Sacrificing The Self for The Whole

1

Even before you are born, the path of your life has already been mapped. It goes on and on and then it turns on itself and goes into a loop. There are days when you feel dizzy from travelling around in circles.

On some days, it feels like foreign objects have been placed on your path for no other reason than to inconvenience you. You do not notice the first thousand tumbles. You dismiss the dirt on your clothes as the residue of nightmares you cannot fully recall.

The lump in your throat, it must be from the nightmare. A chant you cannot remember singing. You begin to feel exhausted. It becomes clear that the world is not kind to a dark-skinned and poor person. You have tried it. This thing of being positive, seeing the silver lining; except sometimes, there is no silver lining in sight.

2.

This is how black tax begins … It doesn’t start when you are much older and have a job, with endless siblings to support and ageing parents who have no pension whom you must look after. No, it already begins to eat at you at the mall when your father tells you the sneakers you want are too expensive to buy. You are twelve. You stare at him in disappointment and then you stare at the sneakers again.
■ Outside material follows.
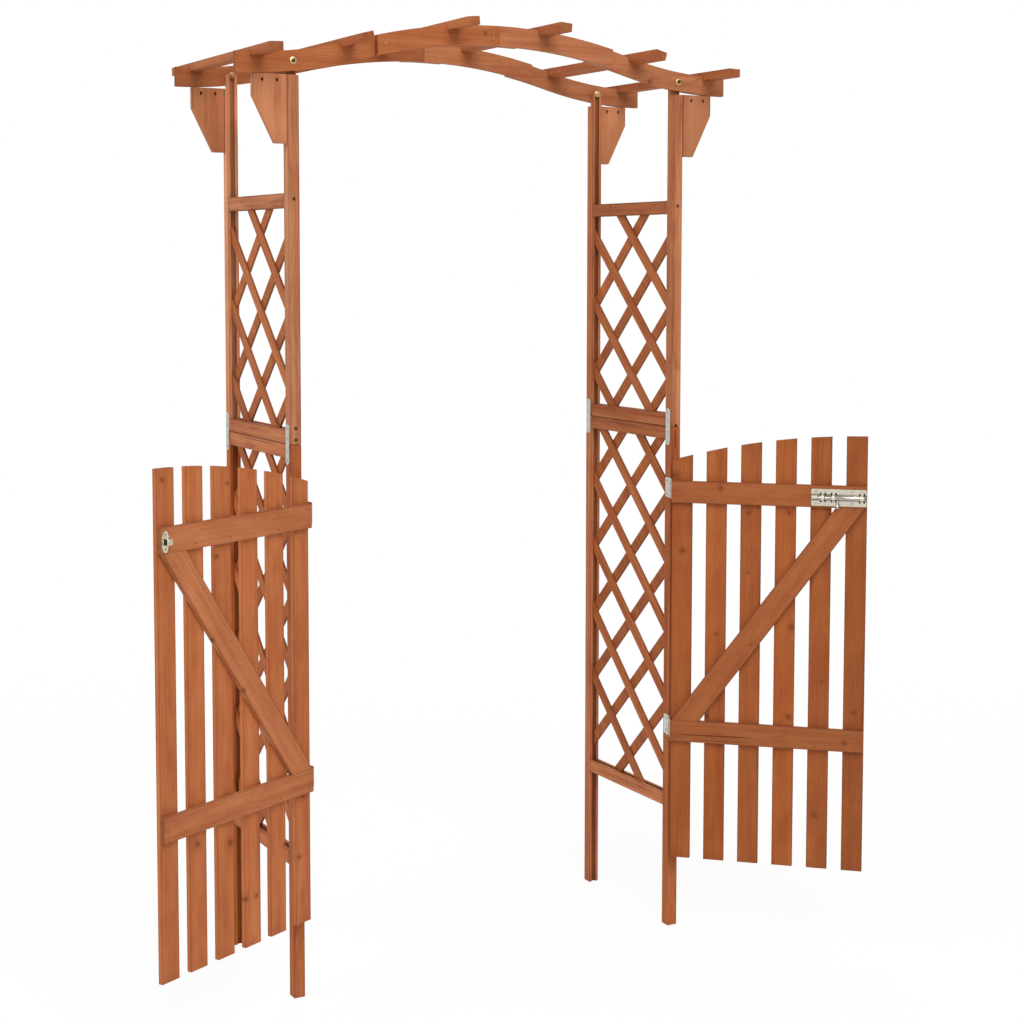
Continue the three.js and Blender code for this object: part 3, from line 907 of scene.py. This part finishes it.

You can hear them call your name.

From that day, you make a promise to yourself that, for the sake of your wellbeing, you will suppress your desires. You also naively make the promise that when you are older and more successful than your dad – which you will be, you promise yourself – you will buy yourself all the sneakers in the world.
It does not occur to you at that moment in the store, when you notice the absence of meat at dinner or when you are told you can’t attend the school’s outing because there is no money, that this is the path your life will take for the remainder of your days on this earth. That you will come to know these shortcomings intimately, like one comes to know the limits of their own love. Throughout your childhood, there are the glimpses of another life, an alternative universe, where you are sitting in a mansion, perhaps floating in a jacuzzi, driving down a highway, air blowing through your thick hair, and you are wearing the sneakers your parents could not afford to get you. Depending on what day it is, these glimpses are more or less frequent. They are always a distraction that rescues you from the abyss you are destined for.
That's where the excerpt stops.